-- Begin AVAILABLE DATA --

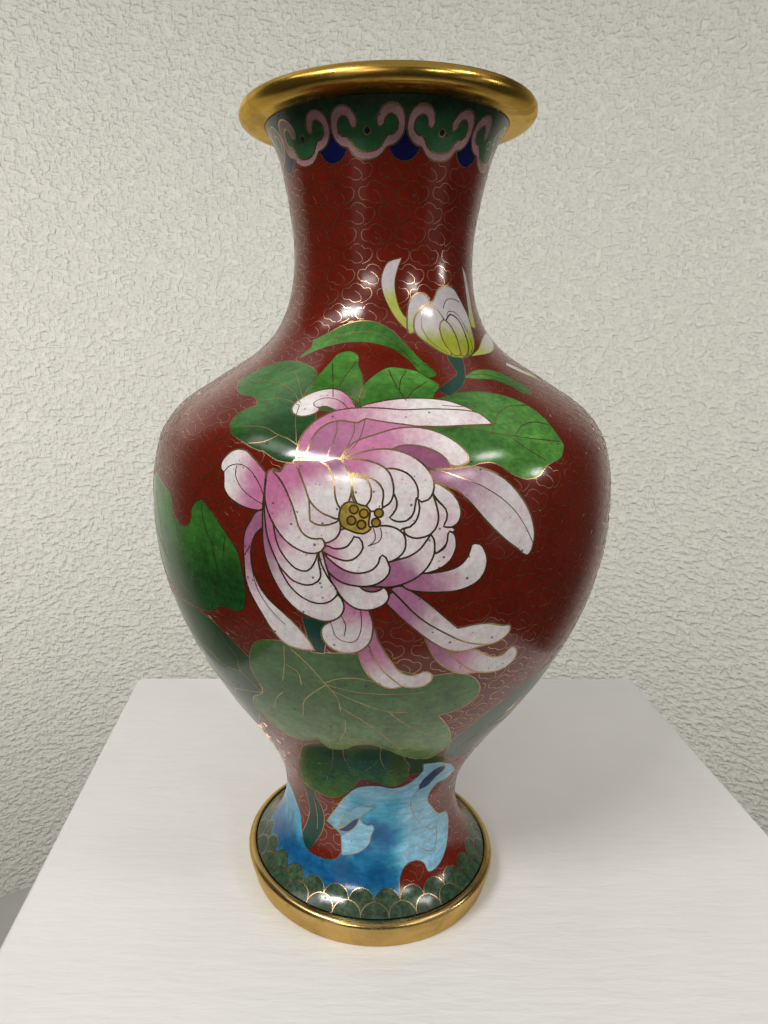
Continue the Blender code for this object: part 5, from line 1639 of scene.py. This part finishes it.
def build_lights():
    for name, azimuth, elevation, distance, width, height, radiance in LAMPS:
        out = direction(azimuth, elevation)
        add_lamp(name, AIM + out * distance, -out, width, height, radiance)
    for name, x, y, z, width, height, radiance in WALL_LIGHTS:
        add_lamp(name, Vector((x, y, z)), Vector((0.0, 1.0, 0.0)), width, height, radiance)
    world = bpy.data.worlds.new("room")
    world.use_nodes = True
    world.node_tree.nodes["Background"].inputs["Color"].default_value = WORLD_COLOUR
    world.node_tree.nodes["Background"].inputs["Strength"].default_value = WORLD_STRENGTH
    bpy.context.scene.world = world


# ---------------------------------------------------------------- camera
# Metres, degrees and millimetres of lens, from the same fit as PROFILE.
CAMERA_DISTANCE = 0.2409
CAMERA_HEIGHT = 0.19541
CAMERA_YAW = -3.948
CAMERA_PITCH = -12.984
CAMERA_ROLL = 0.4456
CAMERA_LENS = 25.576
CAMERA_SHIFT = (0.0545, -0.0159)


def build_camera():
    """Camera at the photograph's viewing angle."""
    yaw, pitch, roll = (math.radians(v) for v in (CAMERA_YAW, CAMERA_PITCH, CAMERA_ROLL))
    ahead = Vector((math.sin(yaw) * math.cos(pitch), math.cos(yaw) * math.cos(pitch),
                    math.sin(pitch)))
    right = Vector((math.cos(yaw), -math.sin(yaw), 0.0))
    up = right.cross(ahead)
    right, up = (right * math.cos(roll) + up * math.sin(roll),
                 up * math.cos(roll) - right * math.sin(roll))
    data = bpy.data.cameras.new("camera")
    data.lens = CAMERA_LENS
    data.sensor_width = 36.0
    data.shift_x, data.shift_y = CAMERA_SHIFT
    data.clip_start, data.clip_end = 0.01, 20.0
    made = bpy.data.objects.new("camera", data)
    turn = Matrix((right, up, -ahead)).transposed().to_4x4()
    made.matrix_world = Matrix.Translation((0.0, -CAMERA_DISTANCE, CAMERA_HEIGHT)) @ turn
    bpy.context.scene.collection.objects.link(made)
    bpy.context.scene.camera = made


build_camera()
build_lights()
build_stage()
build_rings()
build_lining()
build_wires(*build_enamel())
bpy.context.scene.view_settings.view_transform = "Standard"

-- End AVAILABLE DATA --

INSTRUCTIONS TO FOLLOW: Write out the listing's lines exactly, from its first line through the line that contains "bpy.context.scene.world = world", and stop there.

ANSWER TO THE TASK:
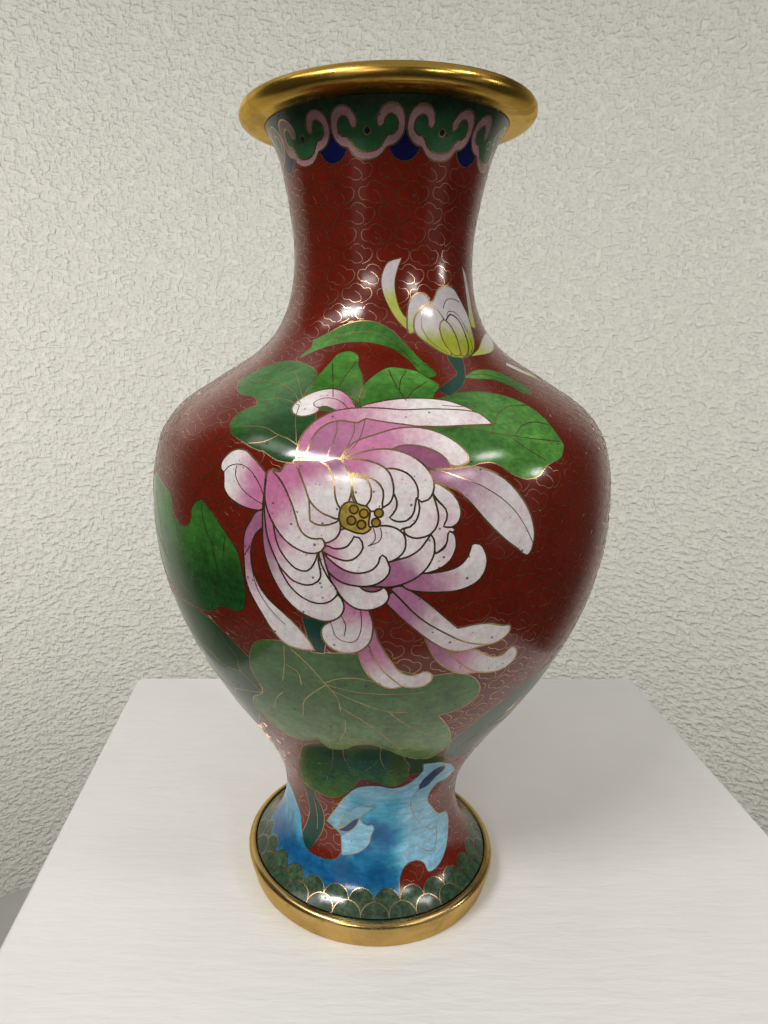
Continue the Blender code for this object: part 5, from line 1639 of scene.py. This part finishes it.
def build_lights():
    for name, azimuth, elevation, distance, width, height, radiance in LAMPS:
        out = direction(azimuth, elevation)
        add_lamp(name, AIM + out * distance, -out, width, height, radiance)
    for name, x, y, z, width, height, radiance in WALL_LIGHTS:
        add_lamp(name, Vector((x, y, z)), Vector((0.0, 1.0, 0.0)), width, height, radiance)
    world = bpy.data.worlds.new("room")
    world.use_nodes = True
    world.node_tree.nodes["Background"].inputs["Color"].default_value = WORLD_COLOUR
    world.node_tree.nodes["Background"].inputs["Strength"].default_value = WORLD_STRENGTH
    bpy.context.scene.world = world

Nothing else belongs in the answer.